2. Линтон, Стейшн-роуд, Уокинг (1895 г.)

Новый год ознаменовался тем, что я впервые получил постоянную работу в лондонской газете. Каст пообещал, что придержит для меня следующую вакансию, какой бы она ни была, и выпала театральная критика. Меня вызвали в «Пэлл-Мэлл» телеграммой.

— Вот, — сказал Каст и сунул мне в руки два кусочка цветной бумаги.

— Что это? — спросил я.

— Театры. Идите, займитесь ими.

— Хорошо, — сказал я и задумался. — Я бы не прочь попробовать, но должен вас предупредить, что, кроме пантомимы в Хрустальном дворце да Гилберта{202} и Салливена{203}, я был в театре только два раза.

— Это мне и нужно, — отозвался Каст. — Значит, вы не из их обоймы. Пробьете в ней брешь.

— Фрак нужен?

Удивление не входило в его привычки.

— Конечно. В особенности — на завтра, в «Хеймаркете».

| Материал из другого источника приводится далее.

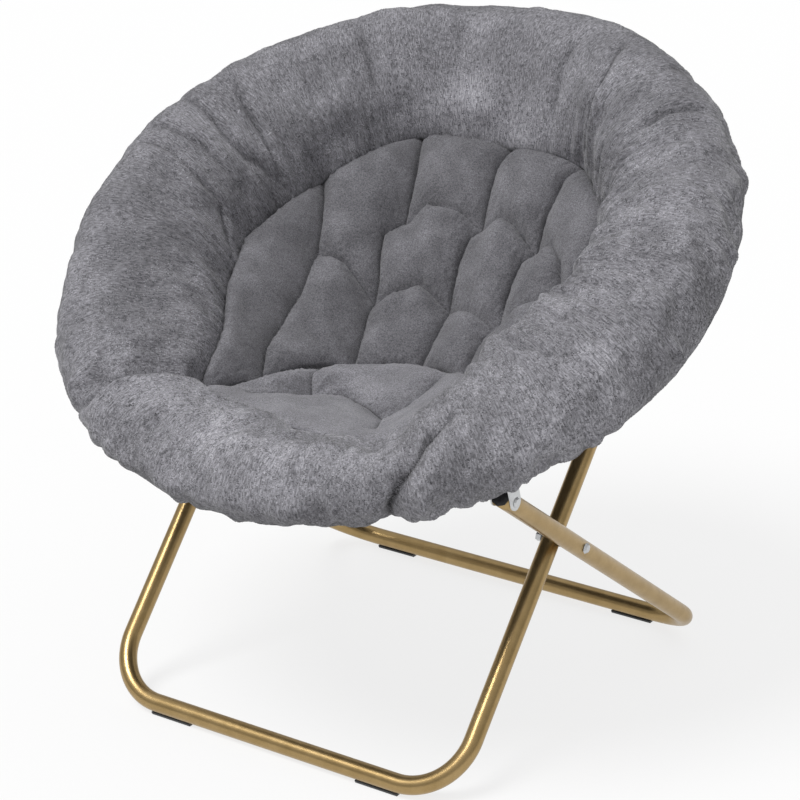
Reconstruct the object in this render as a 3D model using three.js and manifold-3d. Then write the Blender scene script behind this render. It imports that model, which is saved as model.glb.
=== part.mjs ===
// Folding saucer chair: a padded bowl on a ring that folds in half, carried by two crossed legs.
// Millimetres, +Z up, the chair faces -Y, and the origin is on the floor under its middle.
// The seat ring has a frame of its own: x across, y back along the ring, z up from its plane.
import * as THREE from "three";
import { mergeVertices } from "three/addons/utils/BufferGeometryUtils.js";
import Module from "manifold-3d";

const wasm = await Module();
wasm.setup();

// Clearance between pieces that touch, reach of the cutting tools, and welding of points
const gap = 0.3;
const overrun = 60;
const weld = 0.0001;

// Counts of facets and steps
const tubeSides = 12;
const bendSteps = 7;
const stripSteps = 4;
const ringSteps = 52;
const hoopSides = 8;
const turnedSides = 8;
const domeSteps = 2;
const seamCorners = 13;

// Leg tubes: the front legs are the inner U, the rear legs the outer one
const legRadius = 11;
const legWall = 1.2;
const footBendRadius = 71.7;
const frontLegHalfWidth = 241.7;
const legSpacing = 34;
const rearLegHalfWidth = frontLegHalfWidth + legSpacing;
const frontFootY = -249.9;
const rearFootY = 286.9;
const legOverhang = 12;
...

Мы вдумчиво глядели друг на друга.

— Ясно, — сказал я и поспешил к одному портному с Чарльз-стрит по фамилии Миллар, который знал, что заплатить я могу.

— Сошьете к завтрашнему вечеру вечерний костюм? — спросил я. — Или взять его напрокат?

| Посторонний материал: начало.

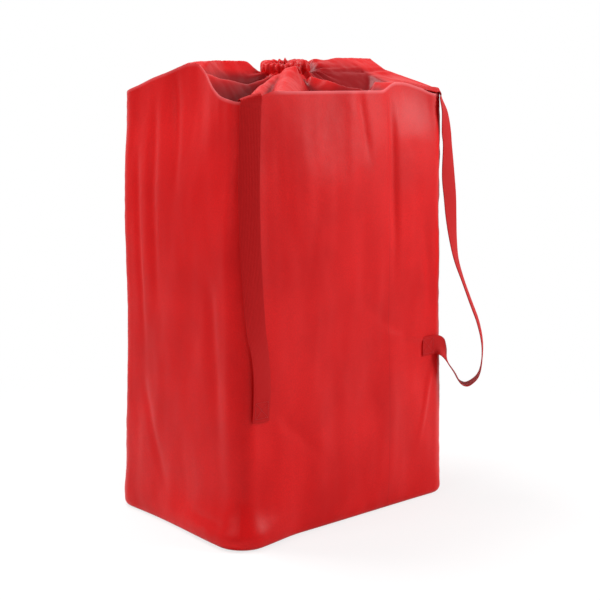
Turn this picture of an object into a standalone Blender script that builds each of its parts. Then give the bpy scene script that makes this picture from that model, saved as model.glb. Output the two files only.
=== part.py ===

Костюм был сшит к сроку. В фойе я повстречался с Кастом и Джорджем Стивенсом, готовыми написать рецензию на случай, если бы я их подвел. Однако я справился и в два часа дня опустил ярко-красный конверт с начисто переписанной статьей в почтовый ящик на Морнингтон-роуд. Играли «Идеального мужа», новую оригинальную пьесу из современной жизни, написанную Оскаром Уайльдом.

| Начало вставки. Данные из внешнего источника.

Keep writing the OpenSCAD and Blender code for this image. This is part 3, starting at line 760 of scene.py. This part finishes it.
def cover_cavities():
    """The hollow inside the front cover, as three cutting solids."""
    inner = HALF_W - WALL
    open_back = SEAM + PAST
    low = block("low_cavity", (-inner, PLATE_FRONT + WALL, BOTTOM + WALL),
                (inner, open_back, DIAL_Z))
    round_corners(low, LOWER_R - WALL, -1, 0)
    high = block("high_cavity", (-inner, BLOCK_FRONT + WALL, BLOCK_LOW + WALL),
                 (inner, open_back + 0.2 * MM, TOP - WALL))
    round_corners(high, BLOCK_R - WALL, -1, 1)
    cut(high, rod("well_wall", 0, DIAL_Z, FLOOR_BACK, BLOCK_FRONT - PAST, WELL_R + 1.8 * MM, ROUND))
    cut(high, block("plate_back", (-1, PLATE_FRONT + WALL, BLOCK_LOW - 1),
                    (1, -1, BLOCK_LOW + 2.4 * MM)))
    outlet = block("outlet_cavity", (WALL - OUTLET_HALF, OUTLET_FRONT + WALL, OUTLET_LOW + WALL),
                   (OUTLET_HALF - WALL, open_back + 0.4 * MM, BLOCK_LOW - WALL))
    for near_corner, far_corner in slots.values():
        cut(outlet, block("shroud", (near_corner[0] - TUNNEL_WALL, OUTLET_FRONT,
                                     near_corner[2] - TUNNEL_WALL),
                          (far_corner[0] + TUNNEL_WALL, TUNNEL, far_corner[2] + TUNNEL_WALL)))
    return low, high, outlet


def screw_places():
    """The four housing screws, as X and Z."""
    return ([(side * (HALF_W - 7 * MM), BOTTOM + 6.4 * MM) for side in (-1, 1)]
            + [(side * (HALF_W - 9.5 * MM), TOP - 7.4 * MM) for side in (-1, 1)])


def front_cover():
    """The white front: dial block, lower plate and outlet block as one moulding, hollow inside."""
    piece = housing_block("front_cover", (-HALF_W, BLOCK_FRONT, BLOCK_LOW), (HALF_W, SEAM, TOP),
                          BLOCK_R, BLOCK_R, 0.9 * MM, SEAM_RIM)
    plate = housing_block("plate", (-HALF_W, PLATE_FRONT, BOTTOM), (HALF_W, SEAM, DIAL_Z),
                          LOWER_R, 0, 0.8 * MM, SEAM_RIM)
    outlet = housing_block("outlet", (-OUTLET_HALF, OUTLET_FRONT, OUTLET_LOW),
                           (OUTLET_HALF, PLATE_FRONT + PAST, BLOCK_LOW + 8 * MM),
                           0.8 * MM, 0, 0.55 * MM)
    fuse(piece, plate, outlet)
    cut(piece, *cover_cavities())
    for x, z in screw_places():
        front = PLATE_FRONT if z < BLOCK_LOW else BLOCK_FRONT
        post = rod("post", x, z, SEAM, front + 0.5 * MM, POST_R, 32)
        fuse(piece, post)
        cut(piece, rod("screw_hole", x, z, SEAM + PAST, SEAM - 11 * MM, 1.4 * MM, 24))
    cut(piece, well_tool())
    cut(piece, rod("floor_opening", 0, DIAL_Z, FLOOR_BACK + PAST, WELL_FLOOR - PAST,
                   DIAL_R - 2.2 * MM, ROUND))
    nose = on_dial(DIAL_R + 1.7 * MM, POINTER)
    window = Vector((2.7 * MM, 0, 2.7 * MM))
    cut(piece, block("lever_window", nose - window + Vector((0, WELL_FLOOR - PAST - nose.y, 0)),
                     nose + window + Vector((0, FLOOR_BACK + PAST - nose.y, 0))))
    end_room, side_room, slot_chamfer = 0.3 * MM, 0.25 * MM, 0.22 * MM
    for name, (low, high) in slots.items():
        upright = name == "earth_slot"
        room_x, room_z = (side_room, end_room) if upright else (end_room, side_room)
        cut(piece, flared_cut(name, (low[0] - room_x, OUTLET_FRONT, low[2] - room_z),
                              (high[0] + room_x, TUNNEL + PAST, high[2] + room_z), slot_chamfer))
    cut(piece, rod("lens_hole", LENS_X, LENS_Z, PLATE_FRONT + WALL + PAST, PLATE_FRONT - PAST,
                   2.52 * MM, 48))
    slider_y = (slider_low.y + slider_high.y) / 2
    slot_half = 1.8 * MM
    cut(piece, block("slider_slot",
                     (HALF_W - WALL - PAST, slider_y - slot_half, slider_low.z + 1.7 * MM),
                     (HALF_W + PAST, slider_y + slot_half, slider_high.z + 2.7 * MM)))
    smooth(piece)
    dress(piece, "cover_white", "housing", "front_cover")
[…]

Было это 3 января 1895 года, и все прошло прекрасно. Пятого я отправился на «Гая Домвилла», пьесу Генри Джеймса, в театр «Сент-Джеймс». Этот вечер запомнился мне лучше, чем первый. Пьеса была очень слабая. Джеймс был странный, диковинный человек — чуткий, но заблудившийся в лабиринтах своего ума, не получившего ни научной, ни философской выучки. По природной склонности и благодаря особенностям образования он был весьма деликатен, изыскан и сверхутонченно эстетичен. В поисках самых точных средств выразительности он взирал на ближних отчужденно и горестно, словно какие-то чары заключили его в огромный шар. Жил он до удивления благопристойно, а дом его в Райе был, наверное, одним из драгоценнейших образчиков георгианской архитектуры XVIII века. Закоренелый холостяк, он не ведал нужды и полностью отдал себя искусству. Трагедий он не пережил, грубого смеха комедии остерегался, но его снедала тоска по славе драматурга. Тогда он в первый и, по сути, в единственный раз встретился с театром.

Гай Домвилл, его герой, был одним из тех изысканных англичан-католиков из древнего рода, которые существуют только в воображении американца. Он уступил любимую женщину несравненно более грубому кузену, поскольку тяга к монашеству оказалась сильнее страсти. Подробностей я не помню. Была там одна сцена, где Гай и кузен почему-то притворяются, что пьют, а на самом деле выливают вино в цветочную вазу, очень кстати оказавшуюся рядом. Гая играл Джордж Александер{204}, вначале — изысканно и важно, а затем, по мере того как выявлялось недовольство галерки и задних рядов партера, во все цепенеющем отчаянье. Особенно нелепой была финальная мизансцена. Он должен был остановиться у дверей на середине сцены, медленно вымолвить: «Будьте к ней добры… да, будьте добры» — и выйти. Лицо у него и так продолговатое, а тут, в ожидании провала, совсем уж вытянулось. Я в жизни не видел такой унылой физиономии. Дверь все больше закрывала его, оставив наконец полоску, а там — какую-то линию, тонкую вертикаль. Когда дверь закрылась совсем, началось светопреставление; партер вторил ему жиденькими хлопками. Вдруг, таинственным образом, смута утихла. Несколько мгновений мы ждали, потом грянуло: «Автора! Автора!» Партер, так ничего и не сообразив, удвоил свои усилия.

Александер был просто сломлен. С лицом, искаженным от ненависти к тому, кто написал роковые слова, он с неумолимой жестокостью вывел обреченного, но все еще не прозревшего Джеймса на середину сцены, и галерка взялась за дело. Джеймс кланялся; он знал, что так принято. Наверное, он заготовил какую-то речь, но произнести ее не смог. Никогда не приходилось мне слышать более жутких звуков, чем все это улюлюканье. Слабые аплодисменты партера совершенно захлебнулись. Секунду-другую Джеймс смотрел в лицо буре, открывая и закрывая рот, совершенно побелев. Потом Александер, надеюсь — раскаявшись, утащил его за кулисы.